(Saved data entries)
Start

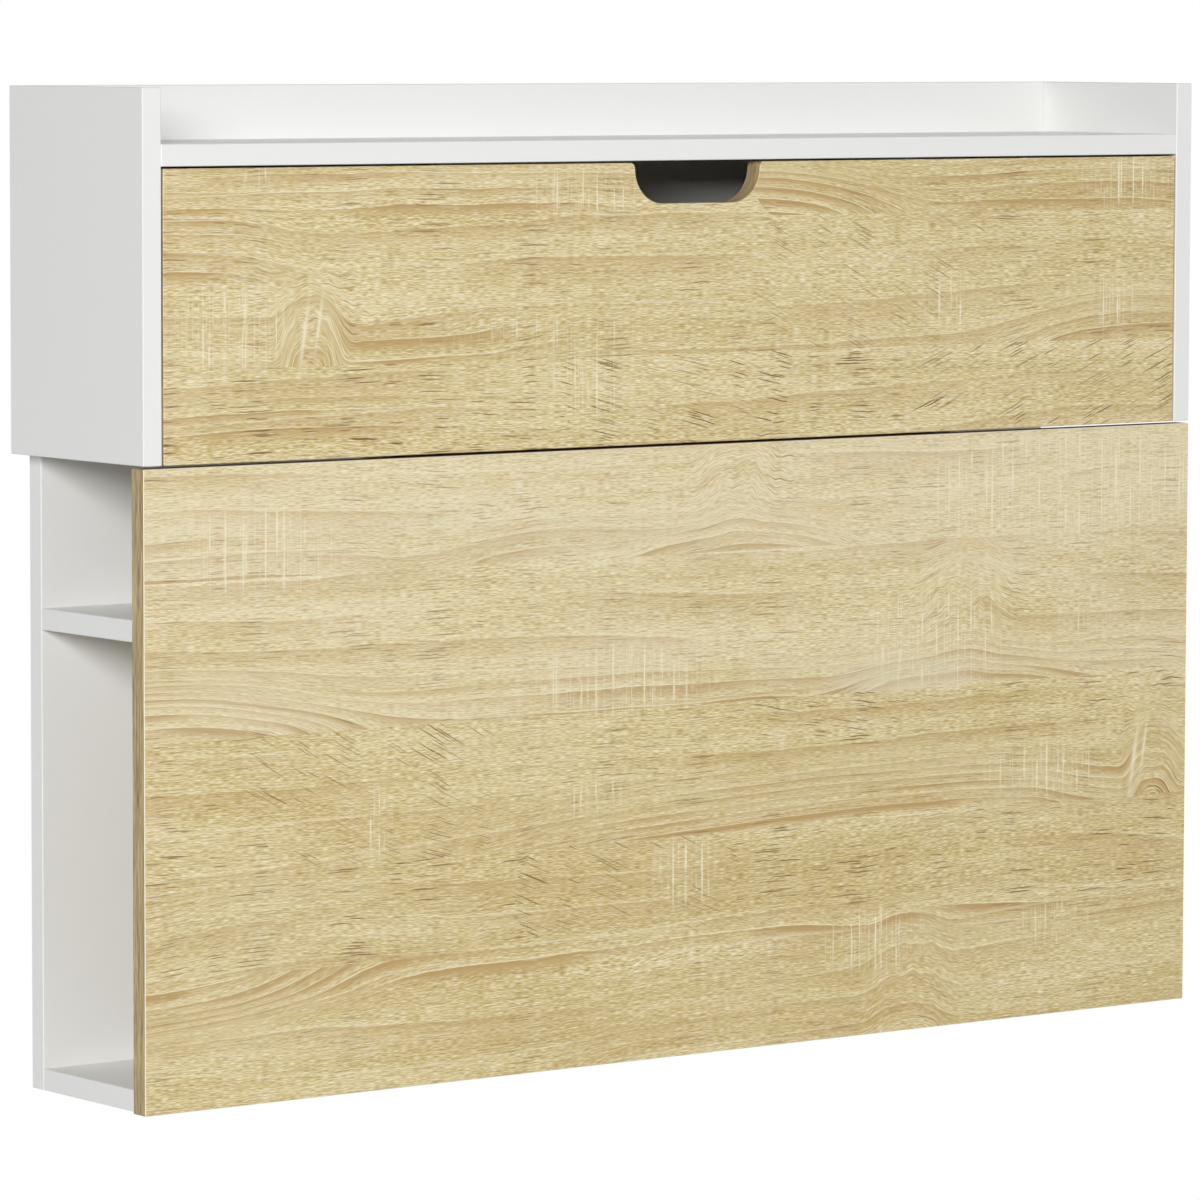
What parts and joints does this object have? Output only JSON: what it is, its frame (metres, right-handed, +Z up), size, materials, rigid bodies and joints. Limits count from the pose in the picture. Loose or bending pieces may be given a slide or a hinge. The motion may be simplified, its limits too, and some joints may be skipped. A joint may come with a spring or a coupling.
{
  "type": "fold down wall desk",
  "caption": "Wall-hung desk: shallow cabinet with a drop flap and gallery top over open shelves closed by a fold-down desk panel on slotted stays.",
  "frame": {"origin": "centre of the four wall fixing holes, on the wall plane", "axes": "+X to the right across the desk, +Y into the wall, +Z up"},
  "size_m": [0.94, 0.168, 0.698],
  "materials": {
    "white_melamine": "white melamine faced board, matte",
    "oak_laminate": "sawn oak laminate, satin",
    "zinc_steel": "zinc plated steel",
    "white_plastic": "moulded white plastic",
    "grey_nylon": "grey nylon",
    "dark_magnet": "sintered magnet between steel poles"
  },
  "bodies": {
    "root": {"back_board": "white_melamine", "bottom_board": "white_melamine", "cabinet_floor": "white_melamine", "top_board": "white_melamine", "side_panel_left": "white_melamine", "side_panel_right": "white_melamine", "divider_left": "white_melamine", "divider_right": "white_melamine", "shelf_left": "white_melamine", "shelf_centre": "white_melamine", "shelf_right": "white_melamine", "desk_hinge_fixed_leaves": "zinc_steel", "desk_hinge_pins": "zinc_steel", "flap_pivot_pins": "zinc_steel", "desk_catches": "white_plastic", "flap_catches": "white_plastic", "desk_magnets": "dark_magnet", "flap_magnets": "dark_magnet", "desk_guide_left": "zinc_steel", "desk_guide_right": "zinc_steel", "flap_guide_left": "zinc_steel", "flap_guide_right": "zinc_steel", "desk_guide_spacers": "white_plastic", "flap_guide_spacers": "white_plastic"},
    "desk_leaf": {"desk_panel": "oak_laminate", "desk_hinge_moving_leaves": "zinc_steel", "desk_bracket_left": "zinc_steel", "desk_bracket_right": "zinc_steel", "desk_stay_rivets": "zinc_steel", "desk_strikes": "zinc_steel"},
    "flap": {"flap_door": "oak_laminate", "flap_pivot_bushes": "grey_nylon", "flap_bracket_left": "zinc_steel", "flap_bracket_right": "zinc_steel", "flap_stay_rivets": "zinc_steel", "flap_strikes": "zinc_steel"},
    "desk_stay_left": {"desk_arm_left": "zinc_steel", "desk_guide_pin_left": "zinc_steel"},
    "desk_stay_right": {"desk_arm_right": "zinc_steel", "desk_guide_pin_right": "zinc_steel"},
    "flap_stay_left": {"flap_arm_left": "zinc_steel", "flap_guide_pin_left": "zinc_steel"},
    "flap_stay_right": {"flap_arm_right": "zinc_steel", "flap_guide_pin_right": "zinc_steel"}
  },
  "joints": [
    {"name": "desk_fold", "type": "hinge", "parent": "root", "child": "desk_leaf", "pos_m": [0, -0.1491, -0.3214], "axis": [1, 0, 0], "range_deg": [0, 90]},
    {"name": "flap_drop", "type": "hinge", "parent": "root", "child": "flap", "pos_m": [0, -0.1605, 0.122], "axis": [1, 0, 0], "range_deg": [0, 90]},
    {"name": "desk_stay_left_swing", "type": "hinge", "parent": "desk_leaf", "child": "desk_stay_left", "pos_m": [-0.24225, -0.141, -0.20166], "axis": [1, 0, 0], "range_deg": [-132, 0]},
    {"name": "desk_stay_right_swing", "type": "hinge", "parent": "desk_leaf", "child": "desk_stay_right", "pos_m": [0.24225, -0.141, -0.20166], "axis": [1, 0, 0], "range_deg": [-132, 0]},
    {"name": "flap_stay_left_swing", "type": "hinge", "parent": "flap", "child": "flap_stay_left", "pos_m": [-0.44725, -0.144, 0.18397], "axis": [1, 0, 0], "range_deg": [-128, 0]},
    {"name": "flap_stay_right_swing", "type": "hinge", "parent": "flap", "child": "flap_stay_right", "pos_m": [0.44725, -0.144, 0.18397], "axis": [1, 0, 0], "range_deg": [-128, 0]}
  ],
  "couplings": [
    {"joint": "desk_stay_left_swing", "follows": "desk_fold", "ratio": -1.4667},
    {"joint": "desk_stay_right_swing", "follows": "desk_fold", "ratio": -1.4667},
    {"joint": "flap_stay_left_swing", "follows": "flap_drop", "ratio": -1.4222},
    {"joint": "flap_stay_right_swing", "follows": "flap_drop", "ratio": -1.4222}
  ]
}
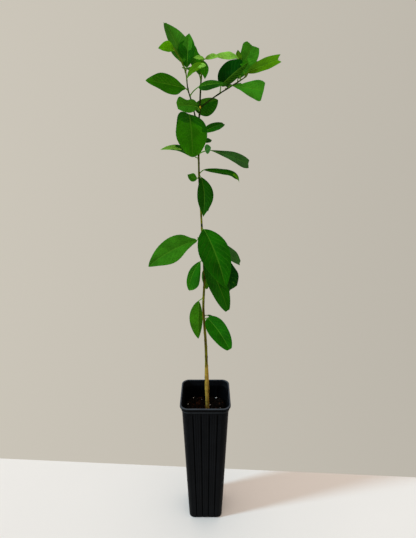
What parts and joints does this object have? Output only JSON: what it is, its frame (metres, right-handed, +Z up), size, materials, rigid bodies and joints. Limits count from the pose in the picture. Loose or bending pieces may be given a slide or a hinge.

End

▸ EXERCISE BRIEF
Take the lines above and print them exactly.

▸ RESULT
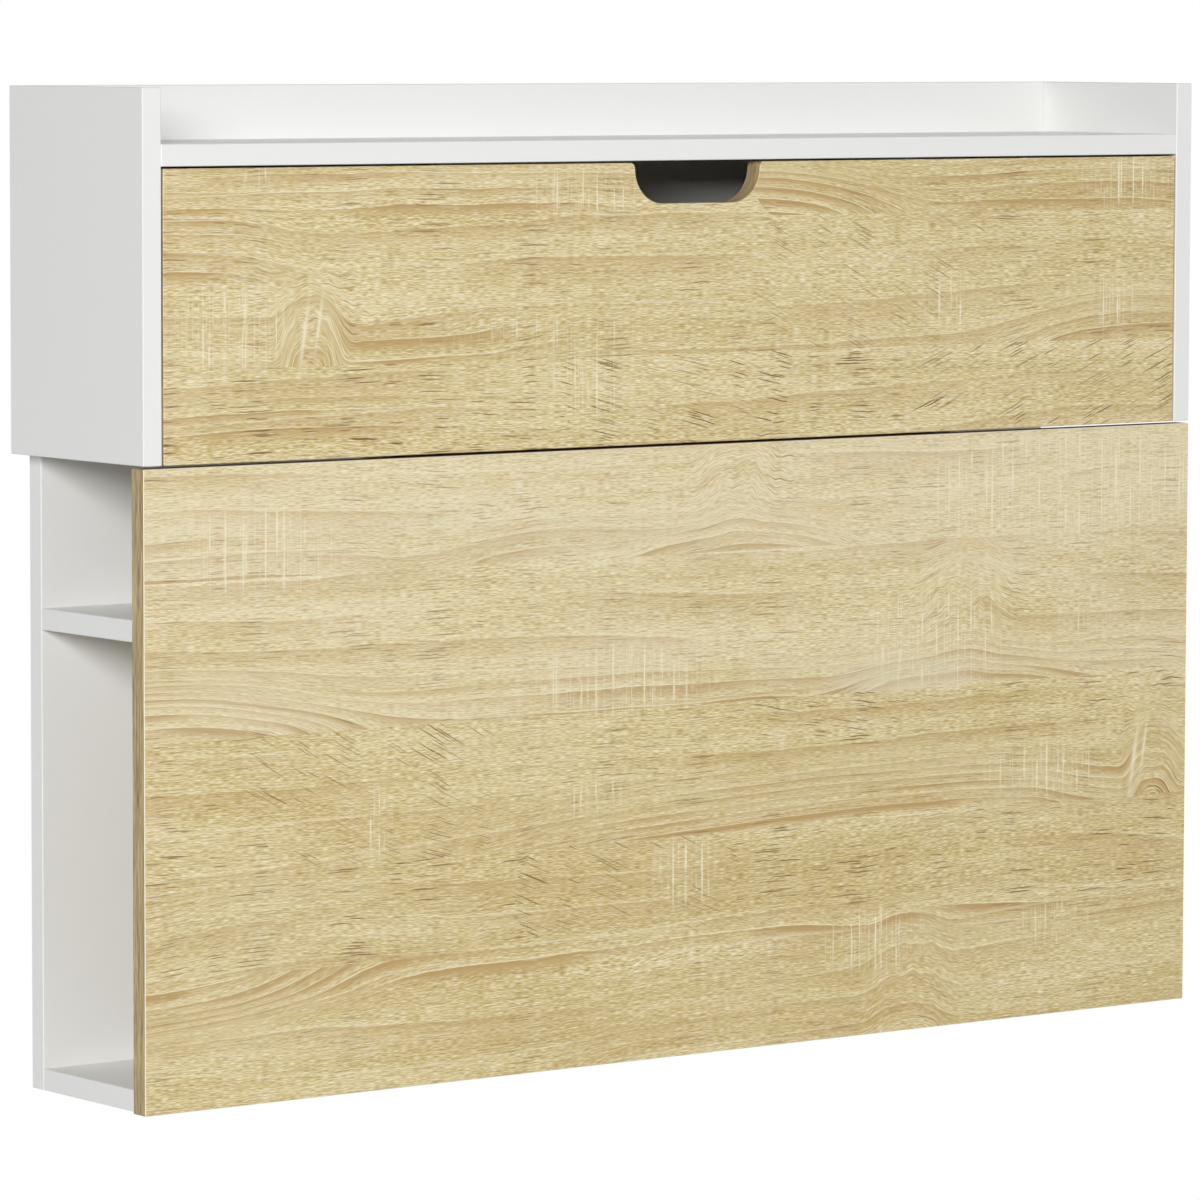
What parts and joints does this object have? Output only JSON: what it is, its frame (metres, right-handed, +Z up), size, materials, rigid bodies and joints. Limits count from the pose in the picture. Loose or bending pieces may be given a slide or a hinge. The motion may be simplified, its limits too, and some joints may be skipped. A joint may come with a spring or a coupling.
{
  "type": "fold down wall desk",
  "caption": "Wall-hung desk: shallow cabinet with a drop flap and gallery top over open shelves closed by a fold-down desk panel on slotted stays.",
  "frame": {"origin": "centre of the four wall fixing holes, on the wall plane", "axes": "+X to the right across the desk, +Y into the wall, +Z up"},
  "size_m": [0.94, 0.168, 0.698],
  "materials": {
    "white_melamine": "white melamine faced board, matte",
    "oak_laminate": "sawn oak laminate, satin",
    "zinc_steel": "zinc plated steel",
    "white_plastic": "moulded white plastic",
    "grey_nylon": "grey nylon",
    "dark_magnet": "sintered magnet between steel poles"
  },
  "bodies": {
    "root": {"back_board": "white_melamine", "bottom_board": "white_melamine", "cabinet_floor": "white_melamine", "top_board": "white_melamine", "side_panel_left": "white_melamine", "side_panel_right": "white_melamine", "divider_left": "white_melamine", "divider_right": "white_melamine", "shelf_left": "white_melamine", "shelf_centre": "white_melamine", "shelf_right": "white_melamine", "desk_hinge_fixed_leaves": "zinc_steel", "desk_hinge_pins": "zinc_steel", "flap_pivot_pins": "zinc_steel", "desk_catches": "white_plastic", "flap_catches": "white_plastic", "desk_magnets": "dark_magnet", "flap_magnets": "dark_magnet", "desk_guide_left": "zinc_steel", "desk_guide_right": "zinc_steel", "flap_guide_left": "zinc_steel", "flap_guide_right": "zinc_steel", "desk_guide_spacers": "white_plastic", "flap_guide_spacers": "white_plastic"},
    "desk_leaf": {"desk_panel": "oak_laminate", "desk_hinge_moving_leaves": "zinc_steel", "desk_bracket_left": "zinc_steel", "desk_bracket_right": "zinc_steel", "desk_stay_rivets": "zinc_steel", "desk_strikes": "zinc_steel"},
    "flap": {"flap_door": "oak_laminate", "flap_pivot_bushes": "grey_nylon", "flap_bracket_left": "zinc_steel", "flap_bracket_right": "zinc_steel", "flap_stay_rivets": "zinc_steel", "flap_strikes": "zinc_steel"},
    "desk_stay_left": {"desk_arm_left": "zinc_steel", "desk_guide_pin_left": "zinc_steel"},
    "desk_stay_right": {"desk_arm_right": "zinc_steel", "desk_guide_pin_right": "zinc_steel"},
    "flap_stay_left": {"flap_arm_left": "zinc_steel", "flap_guide_pin_left": "zinc_steel"},
    "flap_stay_right": {"flap_arm_right": "zinc_steel", "flap_guide_pin_right": "zinc_steel"}
  },
  "joints": [
    {"name": "desk_fold", "type": "hinge", "parent": "root", "child": "desk_leaf", "pos_m": [0, -0.1491, -0.3214], "axis": [1, 0, 0], "range_deg": [0, 90]},
    {"name": "flap_drop", "type": "hinge", "parent": "root", "child": "flap", "pos_m": [0, -0.1605, 0.122], "axis": [1, 0, 0], "range_deg": [0, 90]},
    {"name": "desk_stay_left_swing", "type": "hinge", "parent": "desk_leaf", "child": "desk_stay_left", "pos_m": [-0.24225, -0.141, -0.20166], "axis": [1, 0, 0], "range_deg": [-132, 0]},
    {"name": "desk_stay_right_swing", "type": "hinge", "parent": "desk_leaf", "child": "desk_stay_right", "pos_m": [0.24225, -0.141, -0.20166], "axis": [1, 0, 0], "range_deg": [-132, 0]},
    {"name": "flap_stay_left_swing", "type": "hinge", "parent": "flap", "child": "flap_stay_left", "pos_m": [-0.44725, -0.144, 0.18397], "axis": [1, 0, 0], "range_deg": [-128, 0]},
    {"name": "flap_stay_right_swing", "type": "hinge", "parent": "flap", "child": "flap_stay_right", "pos_m": [0.44725, -0.144, 0.18397], "axis": [1, 0, 0], "range_deg": [-128, 0]}
  ],
  "couplings": [
    {"joint": "desk_stay_left_swing", "follows": "desk_fold", "ratio": -1.4667},
    {"joint": "desk_stay_right_swing", "follows": "desk_fold", "ratio": -1.4667},
    {"joint": "flap_stay_left_swing", "follows": "flap_drop", "ratio": -1.4222},
    {"joint": "flap_stay_right_swing", "follows": "flap_drop", "ratio": -1.4222}
  ]
}
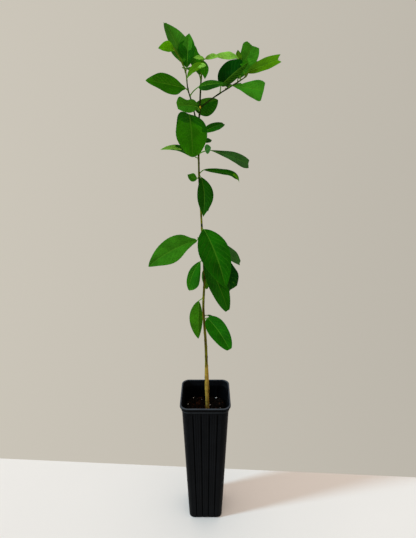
What parts and joints does this object have? Output only JSON: what it is, its frame (metres, right-handed, +Z up), size, materials, rigid bodies and joints. Limits count from the pose in the picture. Loose or bending pieces may be given a slide or a hinge.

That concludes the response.